I recently saw the DVD of the movie Lars and the Real Girl, which is very good, although more painful than a “hilarious, heartwarming, feel-good movie” of any season. But those kinds of blurbs probably get more attention from a mainstream audience than telling the truth to the few kinky or psychology-studying cliques who’d be attracted to a movie about a screwed-up guy who has a romantic relationship with a life-size, anatomically correct doll. (For the record, although the notion is intriguing, the toys I sleep with are not life-size, anatomically correct men dolls, but I’ll get to that in a minute.)

It is very important to get attention these days. Everybody says so. It is important to use words that get attention — like any hot trends or sex or anybody’s name who’s in the news. Otherwise you might be condemned to anonymity.

Bernie Madoff is a good example of the service of being extraordinary. Had he not been so extraordinarily sociopathological, he would not be nearly so much fun to hate, and then we would be stuck feeling angry with nobody to blame it on, and then we might be more depressed and feel so ordinary that we couldn’t get out of bed in the morning.

Last night I watched the PBS American Masters documentary about Prairie Home Companion creator, and raconteur Garrison Keillor. In it he said that as a young man his greatest fear was living an ordinary life. But now, as a mature guy running his own spectacularly popular radio program and living the life of a successful author with his own bookstore, he realizes that we all live ordinary lives.

But we know from everybody — as well as professional PR people and the people who talk to professional PR people about very important new, hot trends and sex, sex, sex, and famous people (which equals the aforementioned “everybody”) — we know from them that ordinary doesn’t sell. So is Mr. Keillor misinformed? Just in case he is, I’ve decided to tell the world that I sleep with toys. (Did I say “sex” three times? Forgive me. I must have the hiccups!)

I’m declaring my toy fetish on the World Wide Web in order to optimize my attention-getting and become part of the extraordinary crowd who makes a living and eats.

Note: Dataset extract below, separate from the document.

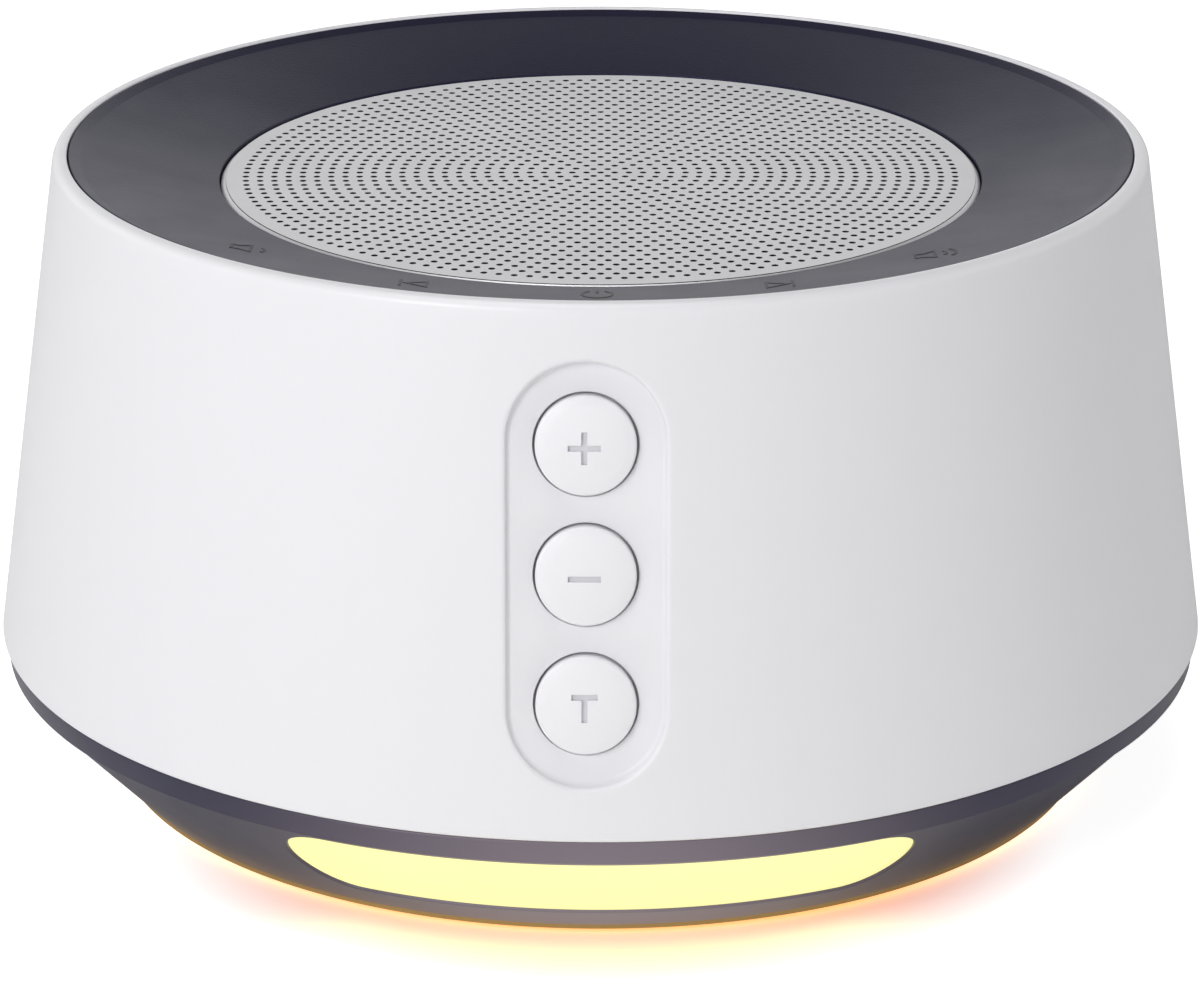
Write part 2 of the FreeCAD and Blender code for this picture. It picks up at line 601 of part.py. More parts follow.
def touch_parts():
    """Board under the dish's front with one pad behind each of the five marks."""
    inner = f"({RIB} + touch_gap)"
    level = f"({RIB_UNDER} - touch_drop - board_thick)"
    body = new_body("touch_board")
    board = new_sketch(body, "Board_outline", "XZ_Plane")
    outline(board, [(inner, level), (f"{inner} + touch_width", level),
                    (f"{inner} + touch_width", f"{level} + board_thick"), (inner, f"{level} + board_thick")])
    sweep = body.newObject("PartDesign::Revolution", "Board")
    sweep.Profile = board
    sweep.ReferenceAxis = (board, ["V_Axis"])
    bind(sweep, "Angle", "2 * touch_angle")
    doc.recompute()
    turn_body(body, -90 - value(body, "touch_angle"))
    body = new_body("touch_pads", several=True)
    pads = new_sketch(body, "Pads_outline", "XY_Plane", lift=f"{level} + board_thick")
    middle = f"({inner} + touch_pad + touch_gap)"
    for step in (-2, -1, 0, 1, 2):
        turn = f"({step} * touch_mark)"
        circle(pads, f"{middle} * sin{turn}", f"-{middle} * cos{turn}", "touch_pad")
    extruded(body, "Pads", pads, "touch_drop")


def button(name, along):
    """Domed cap whose lip stays behind the well's floor, and the plunger of its switch."""
    body = new_body("button_" + name)
    top = "(button_rise - well_depth)"
    rim = "button_width / 2"
    lip = "button_width / 2 + button_lip"
    sketch = new_sketch(body, "Cap_profile", "XZ_Plane")
    turned_corners = [("0", f"-{LIP_BACK}"), (lip, f"-{LIP_BACK}"), (lip, f"-{LIP_FRONT}"),
                      (rim, f"-{LIP_FRONT}"), (rim, top), ("dome_shoulder", f"{top} + dome_step"),
                      ("0", f"{top} + button_dome")]
    outline(sketch, turned_corners)
    cap = body.newObject("PartDesign::Revolution", "Cap")
    cap.Profile = sketch
    cap.ReferenceAxis = (sketch, ["V_Axis"])
    cap.Angle = 360
    on_wall(body, "Placement", "0", along)
    body = new_body("plunger_" + name)
    sketch = new_sketch(body, "Plunger_outline", "XY_Plane", lift=f"-({SWITCH_FACE} + plunger_bite)")
    circle(sketch, "0", "0", "plunger_radius")
    extruded(body, "Plunger", sketch, f"{SWITCH_FACE} + plunger_bite - {LIP_BACK}")
    on_wall(body, "Placement", "0", along)


def button_panel():
    """Board behind the buttons, with three switches and two screws."""
    body = new_body("button_board")
    board = new_sketch(body, "Board_outline", "XY_Plane", lift=f"-({PANEL_FRONT} + board_thick)")
    rectangle(board, "0", "0", f"2 * ({POST_REACH} + post_radius)", "panel_length")
    for side in ("-", ""):
        circle(board, side + POST_REACH, "0", "panel_shank + screw_play")
    extruded(body, "Board", board, "board_thick")
    on_wall(body, "Placement", "0")
    body = new_body("button_switches", several=True)
    cases = new_sketch(body, "Cases_outline", "XY_Plane", lift=f"-({PANEL_FRONT})")
    for along in ("-button_pitch", "0", "button_pitch"):
        rectangle(cases, "0", along, "switch_width", "switch_width")
    extruded(body, "Cases", cases, "switch_height")
    bores = new_sketch(body, "Bores_outline", "XY_Plane", lift=f"-({SWITCH_FACE})")
    for along in ("-button_pitch", "0", "button_pitch"):
        circle(bores, "0", along, "plunger_radius + plunger_play")
    extruded(body, "Bores", bores, "plunger_bite + button_travel + button_rest", "Pocket")
    on_wall(body, "Placement", "0")
    body = new_body("panel_screws", several=True)
    heads = new_sketch(body, "Heads_outline", "XY_Plane", lift=f"-({PANEL_FRONT} + board_thick)")
    shanks = new_sketch(body, "Shanks_outline", "XY_Plane", lift=f"-({PANEL_FRONT} + board_thick)")
    for side in ("-", ""):
        circle(heads, side + POST_REACH, "0", "panel_head")
        circle(shanks, side + POST_REACH, "0", "panel_shank")
    extruded(body, "Heads", heads, "panel_cap", reverse=True)
    extruded(body, "Shanks", shanks, "board_thick + switch_height")
    on_wall(body, "Placement", "0")


def base_bowl():
    """Flared bowl with an upright band, an inner flange and the lamp's window."""
    body = new_body("base_bowl")
    turned(body, "Side", [
        (f"{CONE_TOP} + band_draft", BOWL_TOP),
        (CONE_TOP, BAND_LOW),
        (BOWL_RADIUS, "foot_height"),
        (f"{BOWL_RADIUS} - {BOWL_SKIN}", "foot_height"),
        (f"{CONE_TOP} - {BOWL_SKIN}", BAND_LOW),
        (f"{CONE_TOP} - {BOWL_SKIN}", f"{BOWL_TOP} - flange_thick"),
        (f"shell_radius - {SHELL_SKIN} - flange_width", f"{BOWL_TOP} - flange_thick"),
        (f"shell_radius - {SHELL_SKIN} - flange_width", BOWL_TOP),
    ])
    window = new_sketch(body, "Window_outline", "XZ_Plane")
    stadium(window, "0", "foot_height + lens_low + lens_tall / 2",
            "lens_half - lens_tall / 2", "lens_tall / 2", False)
    extruded(body, "Window", window, "shell_radius", "Pocket", reverse=True)
    holes = new_sketch(body, "Screw_outline", "XY_Plane", lift=BOWL_TOP)
    circle(holes, BOSS_STEP, BOSS_STEP, "screw_shank + screw_play")
    around(body, extruded(body, "Screw_hole", holes, "flange_thick", "Pocket"), CORNERS)


def light_diffuser():
    """Translucent liner of the bowl: the lens fills the window and a lip shows below."""
    body = new_body("light_diffuser")
    window = new_sketch(body, "Lens_outline", "XZ_Plane")
    stadium(window, "0", "foot_height + lens_low + lens_tall / 2",
            "lens_half - lens_tall / 2", "lens_tall / 2 - lens_play", False)
    extruded(body, "Lens", window, "shell_radius")
    face = f"({BOWL_RADIUS} - lens_inset)"
    skin = f"({BOWL_RADIUS} - {BOWL_SKIN} - lens_play)"
    inner = f"({skin} - diffuser_wall / cos(bowl_flare))"
    high = "(bowl_cone * tan(bowl_flare))"
    turned(body, "Lens_face", [
        (face, "foot_height"),
        (f"{face} + {high}", BAND_LOW),
        ("2 * shell_radius", BAND_LOW),
        ("2 * shell_radius", "foot_height"),
    ], "Groove")
    turned(body, "Lens_back", [
        ("0", "foot_height"),
        (f"({skin} + {inner}) / 2", "foot_height"),
        (f"({skin} + {inner}) / 2 + {high}", BAND_LOW),
        ("0", BAND_LOW),
    ], "Groove")
    rise = "(diffuser_top * tan(bowl_flare))"
    turned(body, "Liner", [
        (skin, "foot_height"),
        (f"{skin} + {rise}", "foot_height + diffuser_top"),
        (f"{inner} + {rise}", "foot_height + diffuser_top"),
        (inner, "foot_height"),
        (inner, "foot_height - diffuser_lip"),
        (face, "foot_height - diffuser_lip"),
        (face, "foot_height"),
    ])


def base_plate():
    """Round plate with recesses for the feet and pillars that carry the main board."""
    body = new_body("base_plate")
    turned(body, "Plate", [("0", "plate_rise"), (PLATE_EDGE, "plate_rise"),
                           (PLATE_EDGE, PLATE_TOP), ("0", PLATE_TOP)])
    pillar = new_sketch(body, "Pillar_outline", "XY_Plane", lift=PLATE_TOP)
    circle(pillar, PILLAR_STEP, PILLAR_STEP, "pillar_radius")
    around(body, extruded(body, "Pillar", pillar, f"{BOARD_LOW} - {PLATE_TOP}"), CORNERS)
    pilot = new_sketch(body, "Pilot_outline", "XY_Plane", lift=BOARD_LOW)
    circle(pilot, PILLAR_STEP, PILLAR_STEP, "screw_shank")
    around(body, extruded(body, "Pilot", pilot, "board_level", "Pocket"), CORNERS)
    recess = new_sketch(body, "Recess_outline", "XY_Plane", lift="plate_rise")
    circle(recess, FOOT_RING, "0", "foot_radius + lens_play")
    around(body, extruded(body, "Recess", recess, "foot_recess", "Pocket", reverse=True), CORNERS)


def rubber_feet():
    """Four round feet in the base plate's recesses."""
    body = new_body("rubber_feet", several=True)
    foot = new_sketch(body, "Foot_outline", "XY_Plane")
    circle(foot, FOOT_RING, "0", "foot_radius")
    around(body, extruded(body, "Foot", foot, "plate_rise + foot_recess"), CORNERS)


def main_board():
    """Main circuit board with a tongue to the socket, and its larger components."""
    wall = f"(shell_radius - ({BOARD_TOP} - {BOWL_TOP}) * tan(shell_taper) - {SHELL_SKIN})"
    socket_face = f"({wall} - socket_inset)"
    body = new_body("main_board")
    board = new_sketch(body, "Board_outline", "XY_Plane", lift=BOARD_LOW)
    half, tongue = f"({PILLAR_STEP} + board_margin)", "tongue_width / 2"
    tip = f"{socket_face} - socket_inset"
    outline(board, [(f"-{half}", f"-{half}"), (half, f"-{half}"), (half, half), (tongue, half),
                    (tongue, tip), (f"-{tongue}", tip), (f"-{tongue}", half), (f"-{half}", half)])
    extruded(body, "Board", board, "board_thick")
    hole = new_sketch(body, "Screw_outline", "XY_Plane", lift=BOARD_TOP)
    circle(hole, PILLAR_STEP, PILLAR_STEP, "screw_shank + screw_play")
    around(body, extruded(body, "Screw_hole", hole, "board_thick", "Pocket"), CORNERS)

    body = new_body("board_components", several=True)
    chips = new_sketch(body, "Chips_outline", "XY_Plane", lift=BOARD_TOP)
    rectangle(chips, f"-{PILLAR_STEP} / 2", f"{PILLAR_STEP} / 2", "chip_side", "chip_side")
    rectangle(chips, f"{PILLAR_STEP} / 2", f"-{PILLAR_STEP} / 2", "coil_side", "coil_side")
    extruded(body, "Chips", chips, "chip_rise")
    tall = new_sketch(body, "Capacitor_outline", "XY_Plane", lift=BOARD_TOP)
    circle(tall, f"{half} - chip_gap - can_radius", "0", "can_radius")
    rectangle(tall, f"-({half} - chip_gap - coil_side / 2)", "0", "coil_side", "coil_side")
    extruded(body, "Capacitor", tall, "can_height")

    body = new_body("power_socket")
    mouth = new_sketch(body, "Shell_outline", "XZ_Plane", lift=f"-{socket_face}")
    middle = f"{BOARD_TOP} + socket_height / 2"
    stadium(mouth, "0", middle, "(socket_width - socket_height) / 2", "socket_height / 2", False)
    extruded(body, "Shell", mouth, "socket_depth")
    room = new_sketch(body, "Mouth_outline", "XZ_Plane", lift=f"-{socket_face}")
    stadium(room, "0", middle, "(socket_width - socket_height) / 2",
            "socket_height / 2 - socket_shell", False)
    extruded(body, "Mouth", room, "socket_depth - 2 * socket_shell", "Pocket", reverse=True)
    blade = new_sketch(body, "Blade_outline", "XZ_Plane", lift=f"-({socket_face} - 2 * socket_shell)")
    rectangle(blade, "0", middle, "socket_width - socket_height", "2 * socket_shell")
    extruded(body, "Blade", blade, "socket_depth - 3 * socket_shell")


def lamp_board():
    """Eight-sided ring board that carries the diodes, on the base pillars."""
    body = new_body("lamp_board")
    level = f"({PLATE_TOP} + lamp_level)"
    board = new_sketch(body, "Board_outline", "XY_Plane", lift=level)
    for corner in (f"({LAMP_INNER} + lamp_width)", LAMP_INNER):
        outline(board, [(f"{corner} * cos({45 * k})", f"{corner} * sin({45 * k})") for k in range(8)])
    extruded(body, "Board", board, "board_thick")
    hole = new_sketch(body, "Pillar_outline", "XY_Plane", lift=f"{level} + board_thick")
    circle(hole, PILLAR_STEP, PILLAR_STEP, "pillar_radius + lens_play")
    around(body, extruded(body, "Pillar_hole", hole, "board_thick", "Pocket"), CORNERS)
    body = new_body("lamp_diodes", several=True)
    diode = new_sketch(body, "Diode_outline", "XY_Plane", lift=f"{level} + board_thick")
    rectangle(diode, LAMP_RING, "0", "lamp_side", "lamp_side")
    around(body, extruded(body, "Diode", diode, "lamp_rise"), "lamp_count")


outer_shell()
top_dish()
speaker_grille()
grille_cloth()
speaker_basket()
speaker_parts()
screw_set("speaker_screws", SPEAKER_SCREW_RING, f"{MOUNT} - driver_frame",
          "(driver_frame + mount_drop - screw_play)", False)
touch_parts()
button("brighter", "button_pitch")
button("dimmer", "0")
button("timer", "-button_pitch")
button_panel()
base_bowl()
light_diffuser()
base_plate()
rubber_feet()
screw_set("case_screws", BOSS_RING, f"{BOWL_TOP} - flange_thick", "(flange_thick + boss_height / 2)", False)
main_board()
screw_set("board_screws", PILLAR_RING, BOARD_TOP, "(board_thick + board_level - screw_play)", True)
lamp_board()
doc.recompute()

faults = []
for item in doc.Objects:
    if "Invalid" in item.State or "Error" in item.State:
        faults.append(item.Name)
for item in parts:
    if item.Shape.isNull() or not item.Shape.isValid():
        faults.append(item.Label)
if faults:
    raise RuntimeError("failed: " + ", ".join(faults))
os.makedirs("parts", exist_ok=True)
for item in parts:
    item.Shape.exportStep(f"parts/{item.Label}.step")
    print(item.Label, len(item.Shape.Solids), round(item.Shape.Volume, 2))
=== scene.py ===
# %% [markdown]
# # White noise sound machine
# A small round bedside machine: a white tapered shell with a dished dark top, a perforated
# speaker grille, a well with three push buttons, and a flared dark bowl with a night light.
# The construction is already modelled at its real size and loaded here as a fixed frame.
# This lesson dresses it. Every size below is read from that frame or is a real size in
# millimetres, and every finished piece keeps its object at the origin.

import math

import bmesh
import bpy
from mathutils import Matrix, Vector


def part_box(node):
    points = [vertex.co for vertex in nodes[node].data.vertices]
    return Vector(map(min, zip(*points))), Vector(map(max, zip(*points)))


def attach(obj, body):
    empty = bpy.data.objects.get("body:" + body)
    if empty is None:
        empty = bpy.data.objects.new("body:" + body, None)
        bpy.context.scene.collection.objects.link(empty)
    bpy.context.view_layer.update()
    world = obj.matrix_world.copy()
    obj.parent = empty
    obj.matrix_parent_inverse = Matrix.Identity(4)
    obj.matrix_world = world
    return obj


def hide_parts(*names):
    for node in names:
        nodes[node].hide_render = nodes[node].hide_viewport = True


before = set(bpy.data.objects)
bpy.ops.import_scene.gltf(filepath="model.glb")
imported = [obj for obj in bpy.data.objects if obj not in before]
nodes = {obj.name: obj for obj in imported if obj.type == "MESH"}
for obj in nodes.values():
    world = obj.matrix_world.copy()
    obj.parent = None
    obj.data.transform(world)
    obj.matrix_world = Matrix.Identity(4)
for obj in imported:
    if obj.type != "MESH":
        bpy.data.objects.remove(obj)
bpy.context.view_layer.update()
print("pieces in the frame:", len(nodes))

# %% [markdown]
# ## Sizes
# The looks must sit exactly on the construction, so the main levels and radii come from the
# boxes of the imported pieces. Only what the boxes don't tell, such as a wall's thickness or
# the rounding of an edge, is written here. Working in millimetres keeps the numbers
# readable, and one function turns them into metres when a mesh is made.

# %% Sizes read from the frame
MM = 1000


def corners(name):
    """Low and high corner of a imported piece's box, in millimetres."""
    low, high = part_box(name)
    return low * MM, high * MM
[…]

I like to eat. Some of my favorite foods are broccoli, lettuce, and tofu fixed so that it tastes like anything other than tofu. Eating usually requires money if you don’t own land. And owning land usually requires money, unless you inherit it, in which case you still need money to pay the taxes. And to get money, per everybody, you have to be extraordinary and want to do things like eat worms on TV or be related to people who eat worms on TV or be somebody who once worked for Michael Jackson.

I will never eat worms — on TV or off — but I do sleep with toys. Namely an elephant and a polar bear with a chewed off hat and anything else that ends up in the bed when I’m dead tired from being so ordinary and eating tofu.